Can there be a restaurant with no storefront, no tables and chairs, and no diners either? Apparently, yes. Call it ghost kitchen, virtual kitchen, dark kitchen or by the more popular term cloud kitchen. it’s the phenomenon that has caught the attention of the food industry and changed its dynamics. The format relies on a well-equipped kitchen and delivery only, with no provision for the dine-in facility. With many start-ups, established chefs, independent entrepreneurs, online aggregators and investors fighting for a piece of the pie, cloud kitchen is a phenomenon that many are referring to as the “future of the food industry”.
If you want to know more about what cloud kitchens are, how they work, and if they will be successful or not, read this piece of article to get good insights about cloud kitchen.
In the simplest term, a cloud kitchen is a virtual restaurant that serves restaurant-quality food within the comfort of your home. “It’s a restaurant that delivers food but doesn’t serve food on location. The service is done by delivery people. Business generation typically happens through tech, usually through an app. The whole business of acquiring the customer is driven by tech,” said celebrated Chef Sanjeev Kapoor who has a chain of restaurants across India and abroad, and is now in talks with investors to start cloud kitchens. Everything is done online exclusively via online meal ordering platforms like Uber Eats or Deliveroo.
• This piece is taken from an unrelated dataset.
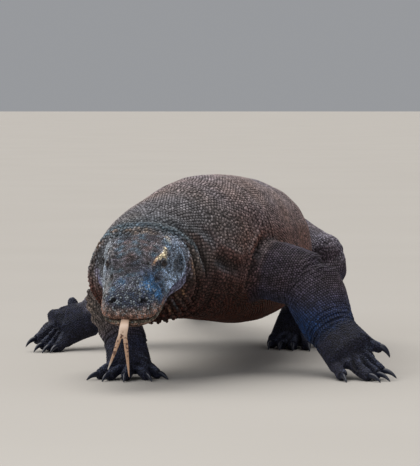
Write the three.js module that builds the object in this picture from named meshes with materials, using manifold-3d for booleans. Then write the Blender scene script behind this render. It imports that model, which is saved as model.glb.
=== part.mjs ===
// A Komodo dragon in mid-stride, head low and tongue out, as a life-size still model.
// Millimetres, +Z up. The snout points towards -Y and the animal's left side is +X. The floor is z = 0, and
// the finished group is moved so that its origin is on the floor under the middle of its box.
import * as THREE from "three";
import { mergeVertices } from "three/addons/utils/BufferGeometryUtils.js";
import Module from "manifold-3d";

const wasm = await Module();
wasm.setup();

// ---- Driving dimensions -------------------------------------------------------------------------

const GAP = 0.3; // between neighbouring pieces
const HEAD_LENGTH = 225; // snout to the back of the jaw
const HEAD_WIDTH = 158; // across the jaw muscles
const TRUNK_WIDTH = 302; // across the belly
const BACK_HEIGHT = 372; // top of the shoulders above the floor
const EYE_RADIUS = 8.5;
const TONGUE_THICK = 3.2;
const MOUTH_GAP = 5; // how far the lips part at the snout
const CLAW_LENGTH = 31;
const SOLE_PRESS = 4; // how far a sole is pressed flat on the floor

// Where the body stands: the head is turned and dipped, and the spine bows to the animal's left.
const SNOUT = [-147, -222, 127]; // on the mouth line
const HEAD_DIP = 24; // degrees, nose down
const HEAD_TURN = 7; // degrees, towards the animal's right

const radians = THREE.MathUtils.degToRad;
const vec = (x, y, z) => new THREE.Vector3(x, y, z);
const point = (list) => vec(...list);

// ---- Shapes -------------------------------------------------------------------------------------

// A closed mesh as a solid, turned the right way out.
function solid(geometry) {
  const g = geometry.index ? geometry.clone() : geometry;
  for (const name of Object.keys(g.attributes)) {
    if (name !== "position") g.deleteAttribute(name);
  }
  const merged = mergeVertices(g, 1e-3);
  const triVerts = new Uint32Array(merged.index.array);
  const vertProperties = merged.attributes.position.array;
  const made = new wasm.Manifold(new wasm.Mesh({ numProp: 3, vertProperties, triVerts }));
  if (made.volume() > 0) return made;
  return new wasm.Manifold(new wasm.Mesh({ numProp: 3, vertProperties, triVerts: triVerts.reverse() }));
}

// A solid of flesh along a smooth curve. Each station has its place (at), its half width, its half height above
// and below the curve, and how far its top leans towards the start of the curve, in degrees. The ends are
// rounded by cap millimetres. A lump pushes the surface outwards around a place. grow makes the whole piece
// that much larger all round, to cut its neighbours with a gap. capRings is how many steps round an end.
function flesh(stations, options = {}) {
  const { around = 10, along = 7, cap = 20, capRings = 1, grow = 0 } = options;
  const { up = vec(0, 0, 1), square = 2, lumps = [] } = options;
  const line = new THREE.CatmullRomCurve3(stations.map((s) => point(s.at)), false, "centripetal");
  const sizes = stations.map((s) => vec(s.wide, s.above, s.below ?? s.above));
  const girth = new THREE.CatmullRomCurve3(sizes, false, "catmullrom", 0.4);
  const leans = new THREE.CatmullRomCurve3(stations.map((s) => vec(s.lean ?? 0, 0, 0)));
  const capShare = capRings / along;
  const g = new THREE.SphereGeometry(1, around, along);
  const { position, uv } = g.attributes;
  for (let i = 0; i < position.count; i++) {
    const v = 1 - uv.getY(i);
    const fromEnd = Math.min(v, 1 - v) / capShare;
    const rise = fromEnd < 1 ? Math.sin((fromEnd * Math.PI) / 2) : 1;
    const beyond = fromEnd < 1 ? Math.cos((fromEnd * Math.PI) / 2) * (cap + grow) : 0;
    const t = Math.min(1, Math.max(0, (v - capShare) / (1 - 2 * capShare)));
    const centre = line.getPoint(t);
    const tangent = line.getTangent(t);
    const side = tangent.clone().cross(up).normalize();
    tangent.applyAxisAngle(side, radians(leans.getPoint(t).x));
    const top = side.clone().cross(tangent);
    const size = girth.getPoint(t);
    const a = Math.round(uv.getX(i) * around * 2) / around; // in half turns; the poles sit half a step off
    const c = Math.cos(a * Math.PI);
    const s = Math.sin(a * Math.PI);
    const power = 2 / square;
    const across = Math.sign(c) * Math.abs(c) ** power * (size.x + grow) * rise;
    const high = Math.sign(s) * Math.abs(s) ** power * ((s > 0 ? size.y : size.z) + grow) * rise;
    const p = centre.clone().addScaledVector(side, across).addScaledVector(top, high);
    const out = p.clone().sub(centre).normalize();
    p.addScaledVector(tangent, v < 0.5 ? -beyond : beyond);
    for (const lump of lumps) {
      const away = p.distanceTo(point(lump.at)) / lump.size;
      p.addScaledVector(out, lump.rise * Math.exp(-away * away));
    }
    position.setXYZ(i, p.x, p.y, p.z);
  }
  return solid(g);
}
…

A cloud kitchen is only accessible via these platforms and sends the dishes directly to end customers via delivery.
Why is this trend emerging now? With a more urban and connected global population than ever, the explosion of home delivery platforms or the workplace is tangible evidence of changing consumer behavior.
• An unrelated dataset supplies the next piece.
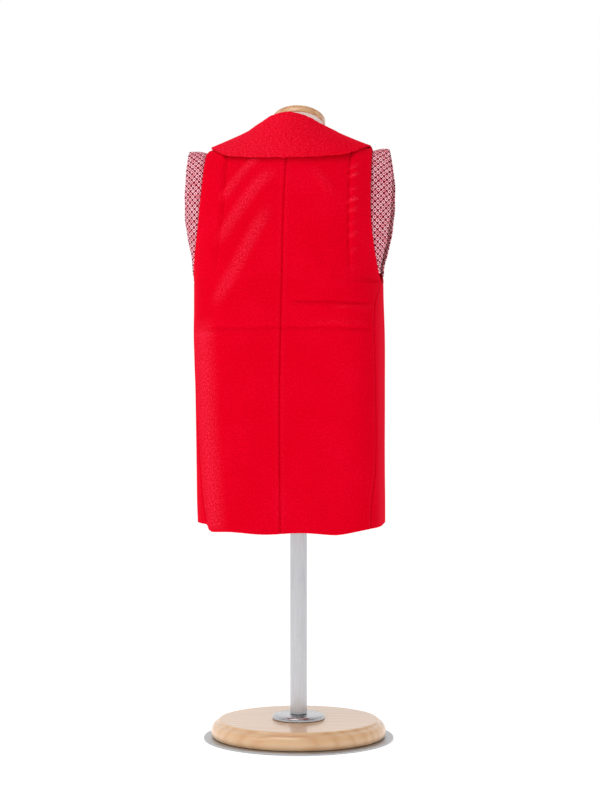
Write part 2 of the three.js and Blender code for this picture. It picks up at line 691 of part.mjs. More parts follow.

For an idea to become a trend there must be real advantages, regardless of the industry. In the case of the cloud kitchen or ghost kitchen, the main advantage is the cost. Without a dining room, the operating cost is lower, with no waiters and other lounge expenses.
What's more, cloud kitchens don't have to worry as much about their physical location as they do about a traditional restaurant. They can be located in low rent areas and smaller spaces, saving even more. Another point is that the “cloud kitchen” can be shared by several restaurants from different networks, which makes the application delivery operation much more efficient and economical. The “cloud kitchen” concept also allows operators to experiment with combining various types of cooking in a single cooking operation. So while cost savings are a big advantage, perhaps the real driver is the anticipated growth of the online delivery market. While many sources report different numbers, one thing they all agree on is that the food delivery market is growing rapidly.
Lower real estate and upfront costs – The drastic reduction of operating costs on many of the high rent locations for a restaurant owner. Not having a room is a clear gain in terms of rent, but also the fact that you no longer need to target first-class locations to attract customers, which reduces prices per square meter. Operating expenses are therefore limited to cooking.
Flexibility – There is no additional cost of printing a menu card. Since, the menu can change at will after a simple update on the delivery platform, but also in the hours of activity. Indeed, the restaurant can open or close in one click depending on whether the kitchen is ready to operate or not. This also serves only a limited number of dishes planned in advance. Out of stock? The dish no longer appears on the menu, eliminating the frustration of customers ordering an unavailable dish.
Because cloud kitchens have no dining room area, they have a much larger volume and production efficiency than a typical restaurant. In this way, the concept of “cloud kitchen” is here to stay. In high-labor markets, cloud restaurants can reduce the price of meals, and in the end, convenience will always win.